-------- Data
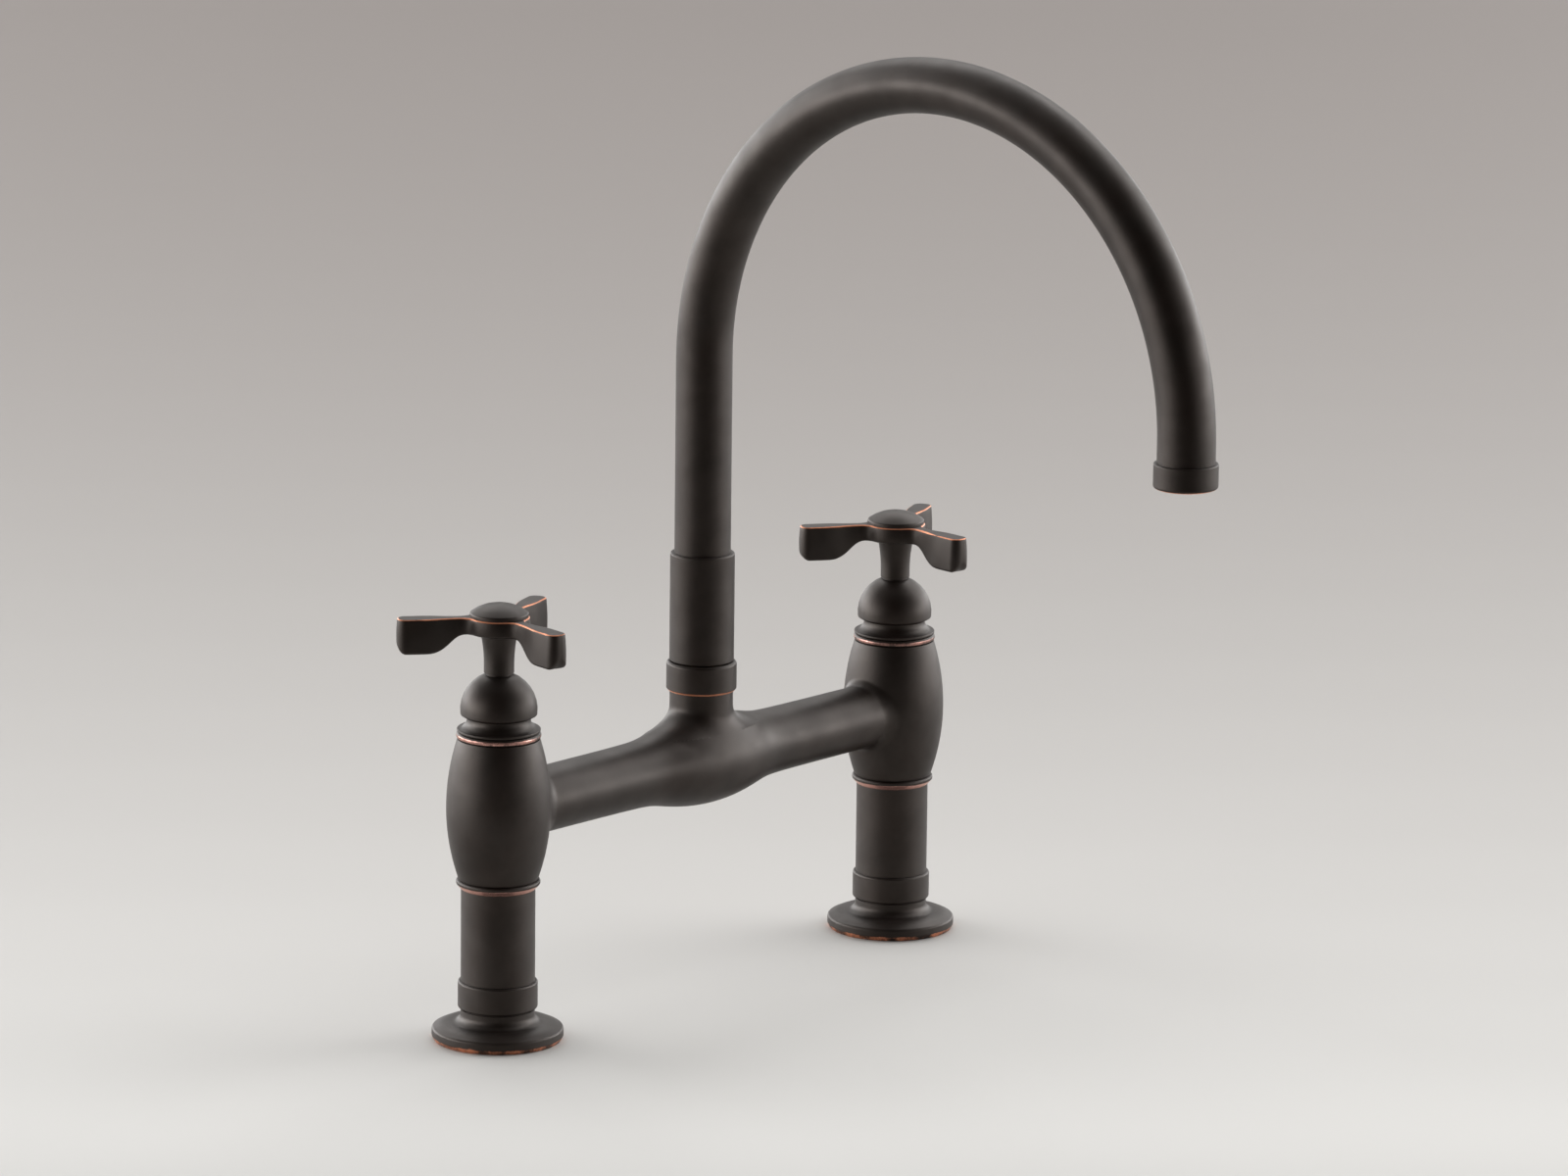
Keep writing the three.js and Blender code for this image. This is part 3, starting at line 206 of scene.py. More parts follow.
# Spout
SPOUT_STATIONS = 150
SPOUT_WALL = 1.2
BEND_SQUEEZE = 0.035  # how much thinner the tube is in the bend's plane

# Under the deck
THREAD_PITCH = 1.814
THREAD_DEPTH = 0.9
THREAD_ROWS = 8  # in one pitch
THREAD_SIDES = 48
THREAD_TOP = -2.0  # the thread stops under the flange
THREAD_FLANK = 1.2  # steeper than a plain zigzag
THREAD_CREST = 0.1  # flat at the crests
SHANK_BORE = 6.5
NUT_CHAMFER = 1.2
NUT_CHAMFER_STEPS = 6
NUT_FACE_INSET = 0.3  # the round face inside the hexagon's flats
NUT_BORE_CHAMFER = 0.8
WASHER_ROUND = 0.3


@functools.cache
def place(node):
    """Axis, outer radius, base and top of an upright CAD node, in millimetres."""
    low, high = (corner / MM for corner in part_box(node))
    radius = (high.y - low.y) / 2
    return Vector(((low.x + high.x) / 2, (low.y + high.y) / 2)), radius, low.z, high.z


def sized(node):
    """The node's name, outer radius, base and top, in millimetres."""
    return node, *place(node)[1:]


def axis_of(node):
    """The upright axis that a piece is turned about. All of a valve's pieces share the leg's."""
    side = node.split("_")[0]
    return place(side + "_leg_tube" if side in SIDES else node)[0]


def shank_hole(side):
    """Radius of the hole round a side's shank."""
    return place(side + "_shank")[1] + CLEARANCE


# ---- Outlines ----
# An outline is a list of (radius, level) corners that runs up the outside and down the bore. A
# third number in a corner is its rounding.

def arc(centre, radius, start, end):
    """Points of an arc, between two angles in degrees."""
    steps = max(2, math.ceil(abs(math.radians(end - start)) / ARC_STEP))
    angles = np.radians(np.linspace(start, end, steps + 1))
    return [(centre[0] + radius * math.cos(a), centre[1] + radius * math.sin(a)) for a in angles]


def rounded(corners):
    """The outline with each corner that has a rounding turned into an arc."""
    points = []
    for i, (r, z, *rounding) in enumerate(corners):
        if not rounding:
            points.append((r, z))
            continue
        corner = complex(r, z)
        back = complex(*corners[i - 1][:2]) - corner
        on = complex(*corners[(i + 1) % len(corners)][:2]) - corner
        half = abs(np.angle(on / back)) / 2
        trim = min(rounding[0] / math.tan(half), TRIM_LIMIT * abs(back), TRIM_LIMIT * abs(on))
        start, end = corner + trim * back / abs(back), corner + trim * on / abs(on)
        inward = (start + end) / 2 - corner
        centre = corner + inward / abs(inward) * trim / math.cos(half)
        turn = np.angle((end - centre) / (start - centre))
        steps = max(2, math.ceil(abs(turn) / ARC_STEP))
        for step in range(steps + 1):
            point = centre + (start - centre) * np.exp(1j * turn * step / steps)
            points.append((point.real, point.imag))
    return points


def bow(start, end, rise, steps=8):
    """Points between two corners on a curve that stands out by rise to the right of the way."""
    start, end = np.array(start), np.array(end)
    way = end - start
    aside = np.array((way[1], -way[0])) / np.linalg.norm(way)
    shares = np.linspace(0, 1, steps + 1)
    return [tuple(start + way * s + aside * rise * 4 * s * (1 - s)) for s in shares]


def swell(level, narrow, narrow_level, wide, wide_level):
    """Radius on the arc from a narrow end to the widest point, where the arc runs upright."""
    rise, drop = wide_level - narrow_level, wide - narrow
    radius = (rise**2 + drop**2) / (2 * drop)
    return wide - radius + np.sqrt(radius**2 - (wide_level - level) ** 2)


# ---- Meshes ----

def mesh_piece(name, points, faces, wear=None, normals=None):
    """A smooth mesh object. wear runs from 0, whole, to 1, rubbed through."""
    mesh = bpy.data.meshes.new(name)
    mesh.from_pydata(np.asarray(points) * MM, [], faces)
    attribute = mesh.attributes.new("wear", "FLOAT", "POINT")
    if wear is not None:
        attribute.data.foreach_set("value", np.asarray(wear, np.float32))
    mesh.shade_smooth()
    piece = bpy.data.objects.new(name, mesh)
    bpy.context.scene.collection.objects.link(piece)
    if normals is not None:
        mesh.normals_split_custom_set_from_vertices(normals)
        return piece
    mesh.set_sharp_from_angle(angle=SHARP_ANGLE)
    weighted = piece.modifiers.new("even shading", "WEIGHTED_NORMAL")
    weighted.keep_sharp = True
    return piece


def grid_faces(rows, columns, first=0, closed_rows=False):
    """Quads between rows of points, each row a closed loop."""
    faces = []
    for row in range(rows if closed_rows else rows - 1):
        above = (row + 1) % rows
        for column in range(columns):
            beside = (column + 1) % columns
            corners = (row, column), (row, beside), (above, beside), (above, column)
            faces.append([first + r * columns + c for r, c in corners])
    return faces


def turned(outline, axis=(0, 0), sides=FINE_SIDES):
    """Points and faces of a ring: its outline turned about an upright axis."""
    radii, levels = (np.array(values, float) for values in zip(*outline))
    return ring_of(np.repeat(radii[:, None], sides, axis=1), levels, axis)


def ring_of(radii, levels, axis=(0, 0)):
    """Points and faces of a ring from one row of radii for each level."""
    rows, sides = radii.shape
    angles = np.linspace(0, 2 * math.pi, sides, endpoint=False)
    points = np.stack([
        axis[0] + radii * np.cos(angles),
        axis[1] + radii * np.sin(angles),
        np.repeat(np.asarray(levels)[:, None], sides, axis=1),
    ], axis=-1).reshape(-1, 3)
    return points, grid_faces(rows, sides, closed_rows=True)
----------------
▶ Exercise brief
Show every line of the listing in which the string "scene" can be found.

▶ Exercise result
Keep writing the three.js and Blender code for this image. This is part 3, starting at line 206 of scene.py. More parts follow.
    bpy.context.scene.collection.objects.link(piece)